二 ところで、本件は、本件事故による傷害によって死亡したAの相続人である控訴人らのAの死亡に係る人的損害の賠償を求める各請求と本件事故によって物的損害を被った附帯被控訴人会社の損害賠償請求の併合事件であり、通常の共同訴訟である。附帯控訴は、控訴に附帯しその手続の中で審理されるものであるから、附帯控訴を提起するには、控訴が既に提起されていて、かつ、現に係属することが必要と解される。これを被控訴人らの附帯被控訴人会社に対する本件各附帯控訴についてみるに、附帯被控訴人会社が原判決に対して控訴の申立てをせず、被控訴人らも附帯被控訴人会社に対し独立して控訴の申立てをしなかったことは、当裁判所に顕著である。そして、通常の共同訴訟の場合において、共同訴訟人の一人の訴訟行為又はこれに対する相手方の訴訟行為及びその一人について生じた事項は、他の共同訴訟人に影響を及ぼさないから(民事訴訟法三九条)、原判決中、被控訴人らと附帯被控訴人会社とに関する部分については、被控訴人ら及び附帯被控訴人会社のいずれからも控訴の申立てはなく、その部分は確定して既判力が生じたもので、控訴人らの各控訴の申立てにより、原判決中控訴人らと被控訴人らとに関する部分のみが当審に移審係属し、被控訴人らと附帯被控訴人会社とに関する部分については移審の効力が生じておらず、被控訴人らは附帯被控訴人会社に対して附帯控訴を申し立てることはできないものというべきである。したがって、被控訴人らの附帯被控訴人会社に対する本件各附帯控訴は不適法であるから、いずれも却下を免れない。
三 結論
以上によると、控訴人らの各請求は、控訴人X1については、一五九四万八四四四円及びこれに対する本件事故後である平成一八年四月二〇日から支払済みまで民法所定年五分の割合による遅延損害金の支払を求める限度で理由があるからその限度でこれを認容し、その余は理由がないからこれを棄却すべきであり、控訴人X2、同X3、同X4、同X5及び同X6については、それぞれ三五〇万八五九七円及びこれに対する上記平成一八年四月二〇日から支払済みまで民法所定年五分の割合による遅延損害金の支払を求める限度で理由があるからその限度でこれを認容し、その余は理由がないからいずれもこれを棄却すべきである。

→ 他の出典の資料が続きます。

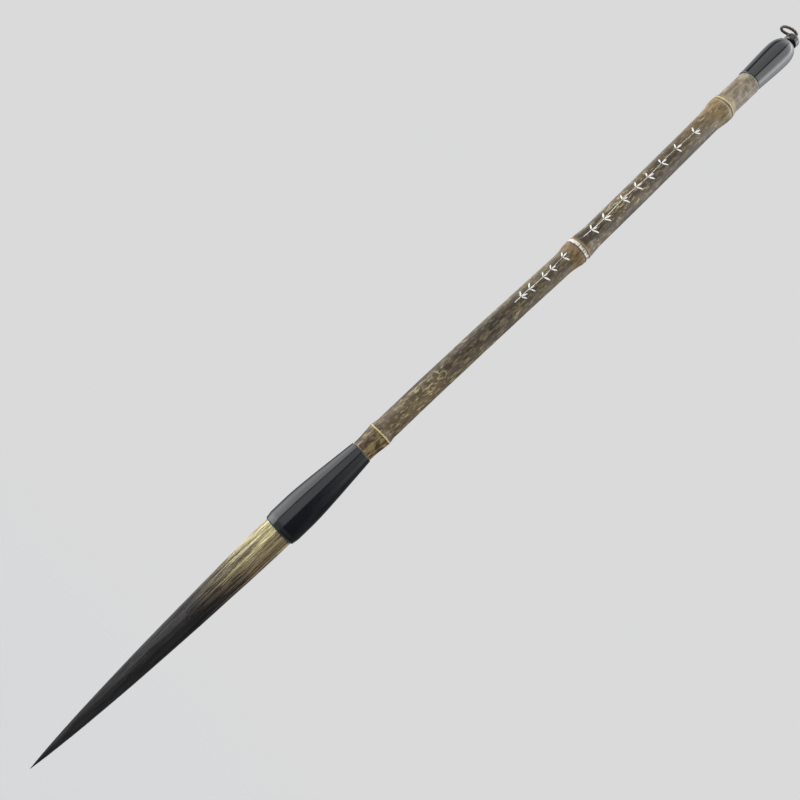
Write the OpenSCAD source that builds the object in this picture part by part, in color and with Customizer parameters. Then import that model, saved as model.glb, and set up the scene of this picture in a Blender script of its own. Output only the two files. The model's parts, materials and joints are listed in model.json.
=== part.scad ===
// Calligraphy brush: a long hair tuft in a flared ferrule, on a bamboo handle with a tail cap and a cord loop.
// Millimetres, +Z up the handle, tuft pointing down. The origin is where the fingers hold the handle.

/* [Tuft] */
// Length of the hair that stands out of the ferrule
hair_out = 109.8; // [100:0.2:116]
// Radius of the tuft at the ferrule's mouth
hair_r = 5.75; // [5.5:0.05:5.8]
// Distance of the upper bend below the ferrule's mouth
upper_bend = 6.5; // [5:0.5:8]
// Distance of the lower bend above the tip
lower_bend = 46.3; // [40:0.1:52]
// Share of the tuft's radius that the core hair fills
core_share = 0.42; // [0.36:0.01:0.48]
// Share of the tuft's radius at the outside of the belly hair
belly_share = 0.77; // [0.7:0.01:0.82]
// Distance of the belly hair's ends above the tip
belly_end = 58; // [54:1:64]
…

当裁判所の上記判断と符合しない原判決を本件各控訴に基づいて上記のとおり変更することとし、被控訴人らの控訴人らに対する各附帯控訴は、理由がないからいずれもこれを棄却し、附帯被控訴人会社に対する各附帯控訴は不適法であるから、いずれもこれを却下することとして、主文のとおり判決する。